The first full-length release from Baton Rouge, La. singer/songwriters Clay Parker and Jodi James has elements of country, blues and most prominently folk. Though Woody Guthrie is clearly a major influence with the opening lines of his "When the Curfew Blows" ("The lonesomest sound, boys/I ever heard sound, boys/On the stroke of midnight/Hear the curfew blow") having inspired the title of the album, the duo implements a more modern approach to their vintage sound. The country ballad "Every New Sky" in particular recalls the harmonies of Gillian Welch and David Rawlings.

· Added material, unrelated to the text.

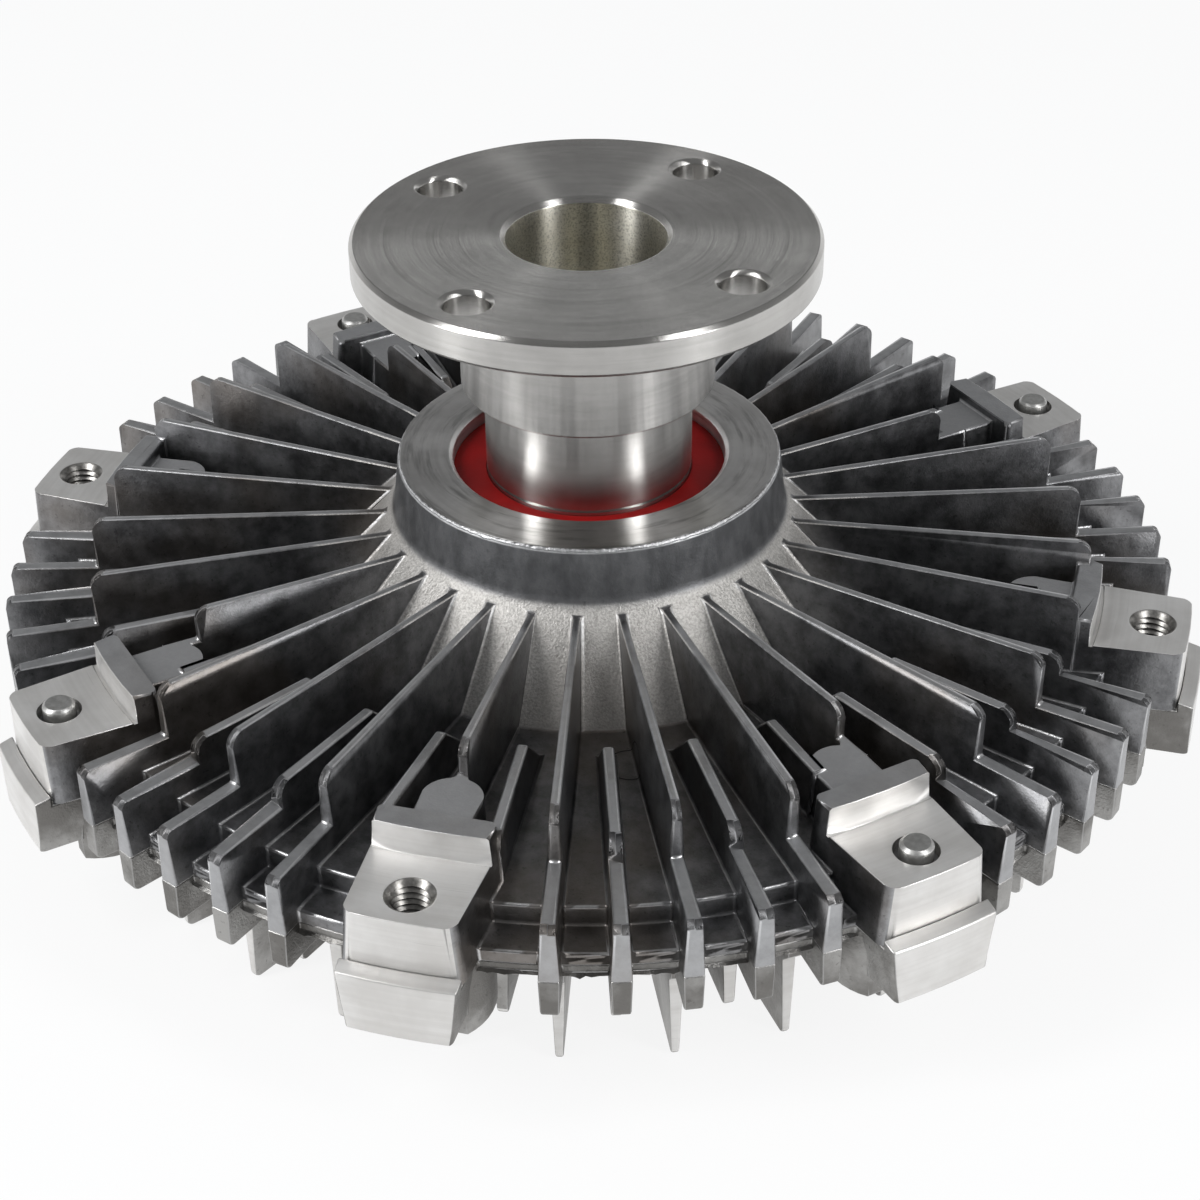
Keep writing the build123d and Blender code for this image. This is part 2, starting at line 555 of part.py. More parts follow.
# Front cover
def cover_shell():
    wall_foot_z = FLOOR_Z - COVER_WALL
    outline = [
        (RIM_EDGE_RADIUS, PARTING_Z),
        (RIM_EDGE_RADIUS, PARTING_Z - COVER_RIM_THICKNESS),
        (COVER_WALL_TOP_RADIUS, PARTING_Z - COVER_WALL_TOP_DEPTH),
        (CHAMBER_RADIUS, wall_foot_z + COVER_WALL / 2),
        (CHAMBER_RADIUS - COVER_WALL, wall_foot_z),
        (COVER_SHOULDER_RADIUS, wall_foot_z),
        (COVER_BELLY_RADIUS, BELLY_Z),
        (0, BELLY_Z),
        (0, RESERVOIR_Z),
        (RESERVOIR_RADIUS, RESERVOIR_Z),
        (RESERVOIR_RADIUS, PLATE_FOOT_Z),
        (PLATE_RADIUS, PLATE_FOOT_Z),
        (PLATE_RADIUS, FLOOR_Z),
        (CHAMBER_RADIUS, FLOOR_Z),
        (CHAMBER_RADIUS, PARTING_Z),
    ]
    return revolved(outline)


def front_fin(tall, meets_screw_boss):
    """One cover fin along +X; those that meet a screw boss have no foot under the rim."""
    root_z = (BELLY_Z + RESERVOIR_Z) / 2
    wall_z = FLOOR_Z - COVER_WALL / 2
    belly_radius = (COVER_BELLY_RADIUS + RESERVOIR_RADIUS) / 2
    if tall:
        end_z = 0.0
        radius = FRONT_FIN_RADIUS
        start = [(FRONT_FIN_INNER_RADIUS, root_z), (FRONT_FIN_INNER_RADIUS, end_z + FRONT_FIN_LEAD_IN)]
        start.append((FRONT_FIN_INNER_RADIUS + FRONT_FIN_LEAD_IN, end_z))
    else:
        end_z = SHORT_FRONT_FIN_LIFT
        radius = SHORT_FRONT_FIN_RADIUS
        start = [(SHORT_FRONT_FIN_START_RADIUS, root_z), (SHORT_FRONT_FIN_START_RADIUS, end_z)]
    tip = (radius, end_z)
    turned_z = FRONT_FIN_TURNED_HEIGHT
    if not meets_screw_boss:
        end = [tip, (radius, turned_z), (FIN_FOOT_STEP_RADIUS, turned_z + FIN_FOOT_STEP_RADIUS - radius)]
        end += [(FIN_FOOT_STEP_RADIUS, FIN_FOOT_Z), (RIM_RADIUS, FIN_FOOT_Z), (RIM_RADIUS, PARTING_Z)]
        end.append((FIN_FOOT_STEP_RADIUS + SEAL_RING_SECTION * 2, PARTING_Z))
        rounded = [(tip, FRONT_FIN_CORNER_RADIUS), ((RIM_RADIUS, FIN_FOOT_Z), FRONT_FIN_CORNER_RADIUS)]
        end.append((FIN_FOOT_STEP_RADIUS + SEAL_RING_SECTION * 2, PARTING_Z - COVER_RIM_THICKNESS))
        end.append((radius, PARTING_Z - COVER_WALL_TOP_DEPTH))
    else:
        end = [tip, (radius, PARTING_Z - COVER_WALL_TOP_DEPTH)]
        rounded = [(tip, FRONT_FIN_CORNER_RADIUS)]
    end += [(CHAMBER_RADIUS - COVER_WALL / 2, wall_z), (belly_radius, wall_z), (belly_radius, root_z)]
    outline = rounded_outline(start + end, rounded)
    root_thickness = FRONT_FIN_END_THICKNESS + 2 * FRONT_FIN_SIDE_DRAFT * PARTING_Z
    return drafted_fin(outline, 0.0, FRONT_FIN_END_THICKNESS, PARTING_Z, root_thickness)


def cover_block():
    """Block under a boss: lip around the housing, turned outer face, round screw boss behind."""
    outer = BLOCK_RADIUS + BLOCK_CORNER_RADIUS / 2
    corners = [
        (BLOCK_INNER_RADIUS, -BLOCK_HALF_WIDTH),
        (outer, -BLOCK_HALF_WIDTH),
        (outer, BLOCK_HALF_WIDTH),
        (BLOCK_INNER_RADIUS, BLOCK_HALF_WIDTH),
    ]
    plan = rounded_outline(corners, [(corners[1], BLOCK_CORNER_RADIUS), (corners[2], BLOCK_CORNER_RADIUS)])
    downward = Plane(origin=(0, 0, LIP_TOP_Z), x_dir=(1, 0, 0), z_dir=(0, 0, -1))
    casting = extrude(downward * plan, LIP_TOP_Z - BLOCK_FOOT_Z, taper=BLOCK_DRAFT)
    casting &= rod(BLOCK_RADIUS, BLOCK_FOOT_Z, LIP_TOP_Z)
    lip_inner = PAD_RADIUS + LIP_CLEARANCE
    casting -= rod(lip_inner, PARTING_Z, LIP_TOP_Z)
    bevel = [(lip_inner, LIP_TOP_Z), (BLOCK_RADIUS, LIP_TOP_Z - LIP_BEVEL), (BLOCK_RADIUS + 1, LIP_TOP_Z)]
    casting -= revolved(bevel)
    boss = rod(SCREW_BOSS_RADIUS, SCREW_BOSS_FOOT_Z, PARTING_Z, SCREW_BOSS_CENTRE_RADIUS)
    flat_end = SCREW_BOSS_CENTRE_RADIUS + SCREW_BOSS_RADIUS + 1
    boss -= block(SCREW_BOSS_FLAT_RADIUS, flat_end, SCREW_BOSS_RADIUS + 1, SCREW_BOSS_FOOT_Z, BLOCK_FOOT_Z)
    return [casting, boss - rod(CHAMBER_RADIUS, SCREW_BOSS_FOOT_Z, PARTING_Z)]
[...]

Joni Mitchell is another apparent influence as James' vocal on the moody "Cumberland Mill (No Pain)" is reminiscent of Mitchell's on such tracks as "Cold Blue Steel and Sweet Fire" and "You Turn Me on I'm a Radio," and the title of the bluesy "Down to the Garden" borrows from "Woodstock."

Perhaps the strongest track is the closing "Killin' Floor," a Dylanesque stream of consciousness that clocks in at just over 12 minutes which gives a nod to the album's title ("Did you ever know the lonesomest sound that can sound") and also alludes to the Beatles' "Norwegian Wood" with the use of the phrase "this bird has flown." Other highlights are the haunting "Gallows Tree" and the country blues of "Yazoo City."

The duo co-wrote all 10 songs. The musicianship is understated, but stellar throughout, particularly with multi-instrumentalist Paul Buller on mandolin, pedal steel and electric guitar. With sweet harmonies and smart compositions this is an impressive debut.